§ What is required: Reproduce the listing below in its entirety. Change nothing.
====== Dataset content ======
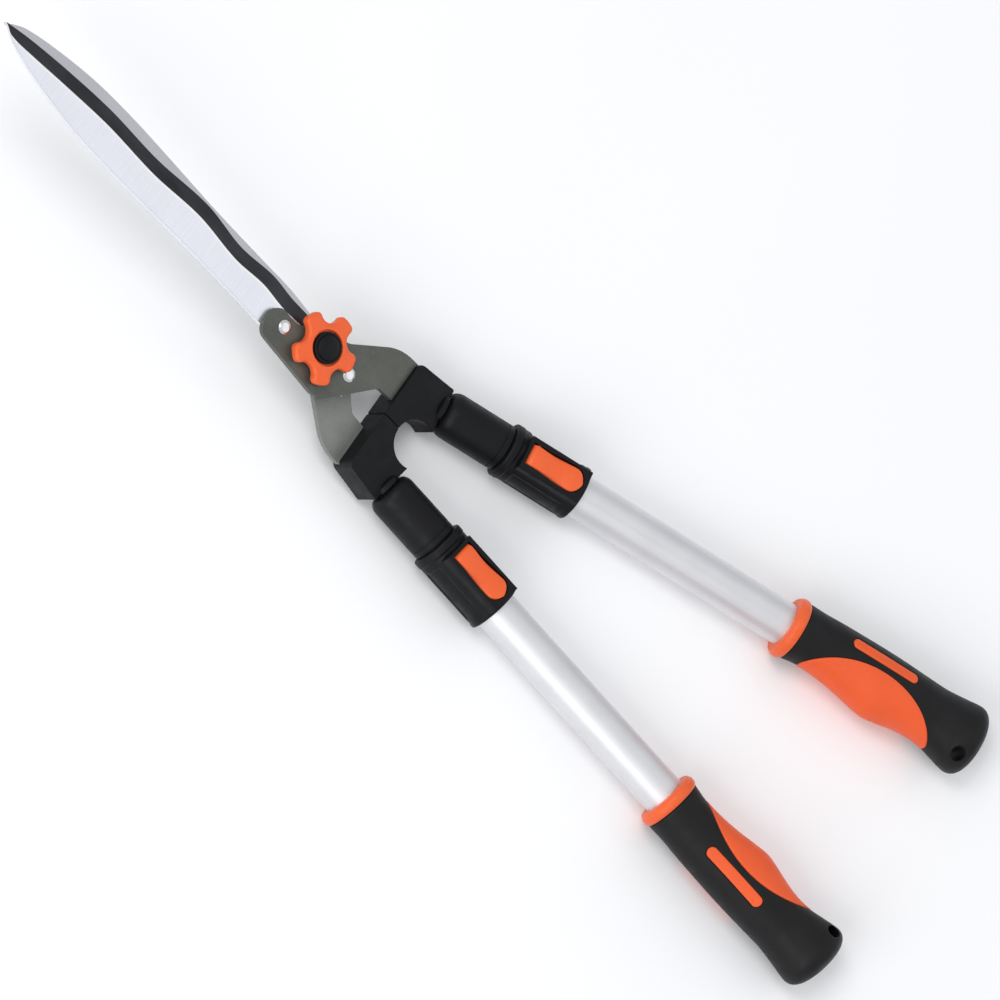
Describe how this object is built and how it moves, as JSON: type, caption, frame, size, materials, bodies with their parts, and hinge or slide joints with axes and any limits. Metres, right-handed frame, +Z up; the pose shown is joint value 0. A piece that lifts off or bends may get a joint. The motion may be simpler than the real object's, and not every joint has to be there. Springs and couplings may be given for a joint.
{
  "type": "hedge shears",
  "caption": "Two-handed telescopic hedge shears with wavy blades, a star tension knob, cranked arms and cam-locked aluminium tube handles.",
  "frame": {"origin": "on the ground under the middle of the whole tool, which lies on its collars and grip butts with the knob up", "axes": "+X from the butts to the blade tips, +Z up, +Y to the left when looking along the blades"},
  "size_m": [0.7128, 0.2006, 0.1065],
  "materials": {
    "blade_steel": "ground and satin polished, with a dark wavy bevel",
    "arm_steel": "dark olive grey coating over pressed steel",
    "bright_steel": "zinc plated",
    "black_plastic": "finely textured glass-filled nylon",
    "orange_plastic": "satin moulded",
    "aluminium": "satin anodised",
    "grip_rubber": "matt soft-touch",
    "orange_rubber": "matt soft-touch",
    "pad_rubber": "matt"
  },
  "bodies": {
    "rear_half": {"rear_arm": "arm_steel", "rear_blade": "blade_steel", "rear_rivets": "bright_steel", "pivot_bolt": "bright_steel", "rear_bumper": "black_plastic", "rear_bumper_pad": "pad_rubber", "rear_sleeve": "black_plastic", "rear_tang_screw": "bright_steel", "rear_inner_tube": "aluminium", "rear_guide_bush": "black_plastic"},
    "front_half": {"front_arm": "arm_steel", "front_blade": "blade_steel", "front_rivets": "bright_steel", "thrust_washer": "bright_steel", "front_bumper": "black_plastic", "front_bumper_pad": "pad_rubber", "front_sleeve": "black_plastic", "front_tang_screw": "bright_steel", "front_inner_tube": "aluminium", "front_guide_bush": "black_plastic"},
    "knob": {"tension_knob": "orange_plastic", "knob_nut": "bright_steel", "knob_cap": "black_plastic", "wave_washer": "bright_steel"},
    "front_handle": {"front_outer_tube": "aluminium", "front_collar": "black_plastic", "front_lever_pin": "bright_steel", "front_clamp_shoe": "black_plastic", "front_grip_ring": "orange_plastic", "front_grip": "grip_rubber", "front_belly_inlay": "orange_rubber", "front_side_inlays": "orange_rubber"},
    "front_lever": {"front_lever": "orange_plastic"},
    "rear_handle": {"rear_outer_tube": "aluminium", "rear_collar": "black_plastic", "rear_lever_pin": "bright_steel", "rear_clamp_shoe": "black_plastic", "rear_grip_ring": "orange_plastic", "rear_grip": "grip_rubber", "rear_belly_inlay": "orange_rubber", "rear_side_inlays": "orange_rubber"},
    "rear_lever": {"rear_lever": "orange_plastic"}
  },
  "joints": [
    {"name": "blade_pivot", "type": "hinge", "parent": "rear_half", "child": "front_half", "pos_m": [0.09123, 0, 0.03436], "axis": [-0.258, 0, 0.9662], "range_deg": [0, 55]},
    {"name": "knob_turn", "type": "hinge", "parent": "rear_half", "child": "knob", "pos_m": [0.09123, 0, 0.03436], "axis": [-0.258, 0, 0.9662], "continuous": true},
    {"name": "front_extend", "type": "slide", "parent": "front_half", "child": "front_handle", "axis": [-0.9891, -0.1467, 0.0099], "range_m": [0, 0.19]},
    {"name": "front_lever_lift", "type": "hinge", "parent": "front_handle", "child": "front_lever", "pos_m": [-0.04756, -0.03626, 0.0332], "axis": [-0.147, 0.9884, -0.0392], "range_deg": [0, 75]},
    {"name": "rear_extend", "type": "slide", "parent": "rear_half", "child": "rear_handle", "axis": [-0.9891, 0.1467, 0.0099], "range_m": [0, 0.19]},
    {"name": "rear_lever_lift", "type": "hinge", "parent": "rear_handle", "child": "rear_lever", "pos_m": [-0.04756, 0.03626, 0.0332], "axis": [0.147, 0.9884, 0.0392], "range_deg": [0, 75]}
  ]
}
======
§ Exercise response:
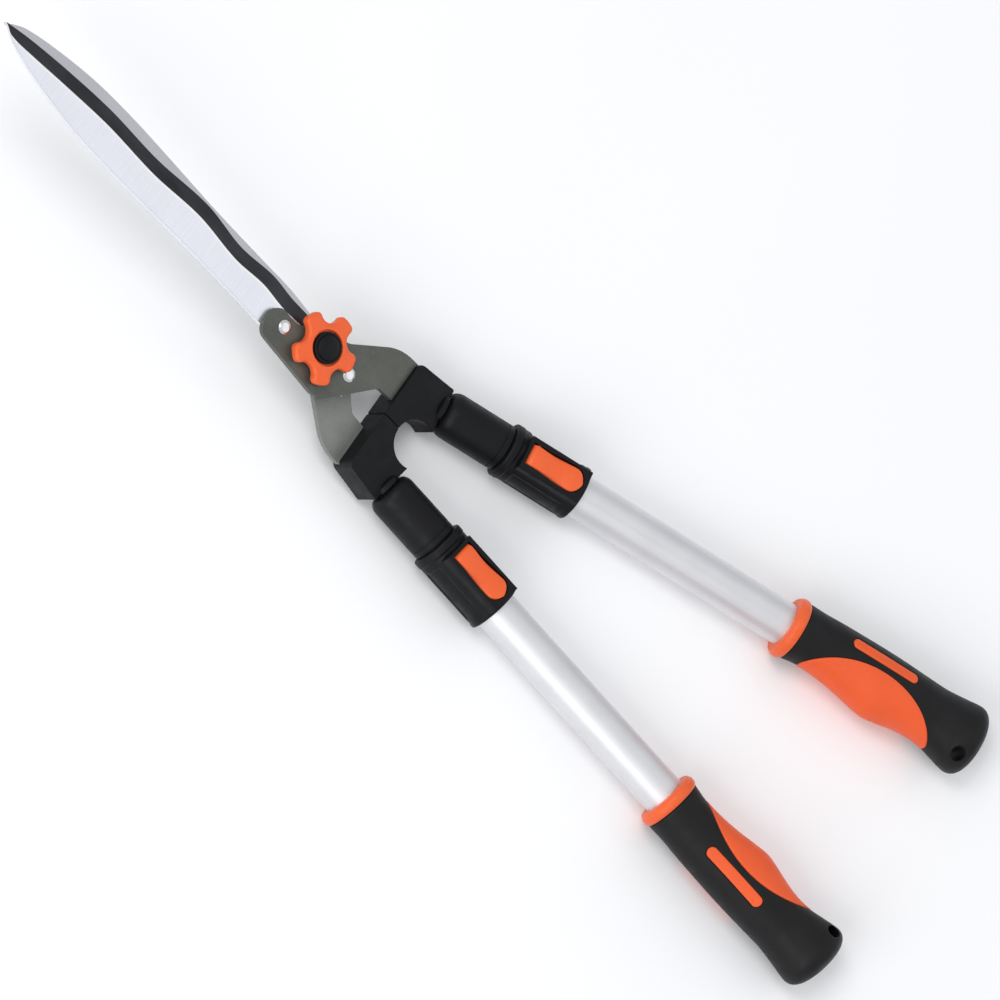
Describe how this object is built and how it moves, as JSON: type, caption, frame, size, materials, bodies with their parts, and hinge or slide joints with axes and any limits. Metres, right-handed frame, +Z up; the pose shown is joint value 0. A piece that lifts off or bends may get a joint. The motion may be simpler than the real object's, and not every joint has to be there. Springs and couplings may be given for a joint.
{
  "type": "hedge shears",
  "caption": "Two-handed telescopic hedge shears with wavy blades, a star tension knob, cranked arms and cam-locked aluminium tube handles.",
  "frame": {"origin": "on the ground under the middle of the whole tool, which lies on its collars and grip butts with the knob up", "axes": "+X from the butts to the blade tips, +Z up, +Y to the left when looking along the blades"},
  "size_m": [0.7128, 0.2006, 0.1065],
  "materials": {
    "blade_steel": "ground and satin polished, with a dark wavy bevel",
    "arm_steel": "dark olive grey coating over pressed steel",
    "bright_steel": "zinc plated",
    "black_plastic": "finely textured glass-filled nylon",
    "orange_plastic": "satin moulded",
    "aluminium": "satin anodised",
    "grip_rubber": "matt soft-touch",
    "orange_rubber": "matt soft-touch",
    "pad_rubber": "matt"
  },
  "bodies": {
    "rear_half": {"rear_arm": "arm_steel", "rear_blade": "blade_steel", "rear_rivets": "bright_steel", "pivot_bolt": "bright_steel", "rear_bumper": "black_plastic", "rear_bumper_pad": "pad_rubber", "rear_sleeve": "black_plastic", "rear_tang_screw": "bright_steel", "rear_inner_tube": "aluminium", "rear_guide_bush": "black_plastic"},
    "front_half": {"front_arm": "arm_steel", "front_blade": "blade_steel", "front_rivets": "bright_steel", "thrust_washer": "bright_steel", "front_bumper": "black_plastic", "front_bumper_pad": "pad_rubber", "front_sleeve": "black_plastic", "front_tang_screw": "bright_steel", "front_inner_tube": "aluminium", "front_guide_bush": "black_plastic"},
    "knob": {"tension_knob": "orange_plastic", "knob_nut": "bright_steel", "knob_cap": "black_plastic", "wave_washer": "bright_steel"},
    "front_handle": {"front_outer_tube": "aluminium", "front_collar": "black_plastic", "front_lever_pin": "bright_steel", "front_clamp_shoe": "black_plastic", "front_grip_ring": "orange_plastic", "front_grip": "grip_rubber", "front_belly_inlay": "orange_rubber", "front_side_inlays": "orange_rubber"},
    "front_lever": {"front_lever": "orange_plastic"},
    "rear_handle": {"rear_outer_tube": "aluminium", "rear_collar": "black_plastic", "rear_lever_pin": "bright_steel", "rear_clamp_shoe": "black_plastic", "rear_grip_ring": "orange_plastic", "rear_grip": "grip_rubber", "rear_belly_inlay": "orange_rubber", "rear_side_inlays": "orange_rubber"},
    "rear_lever": {"rear_lever": "orange_plastic"}
  },
  "joints": [
    {"name": "blade_pivot", "type": "hinge", "parent": "rear_half", "child": "front_half", "pos_m": [0.09123, 0, 0.03436], "axis": [-0.258, 0, 0.9662], "range_deg": [0, 55]},
    {"name": "knob_turn", "type": "hinge", "parent": "rear_half", "child": "knob", "pos_m": [0.09123, 0, 0.03436], "axis": [-0.258, 0, 0.9662], "continuous": true},
    {"name": "front_extend", "type": "slide", "parent": "front_half", "child": "front_handle", "axis": [-0.9891, -0.1467, 0.0099], "range_m": [0, 0.19]},
    {"name": "front_lever_lift", "type": "hinge", "parent": "front_handle", "child": "front_lever", "pos_m": [-0.04756, -0.03626, 0.0332], "axis": [-0.147, 0.9884, -0.0392], "range_deg": [0, 75]},
    {"name": "rear_extend", "type": "slide", "parent": "rear_half", "child": "rear_handle", "axis": [-0.9891, 0.1467, 0.0099], "range_m": [0, 0.19]},
    {"name": "rear_lever_lift", "type": "hinge", "parent": "rear_handle", "child": "rear_lever", "pos_m": [-0.04756, 0.03626, 0.0332], "axis": [0.147, 0.9884, 0.0392], "range_deg": [0, 75]}
  ]
}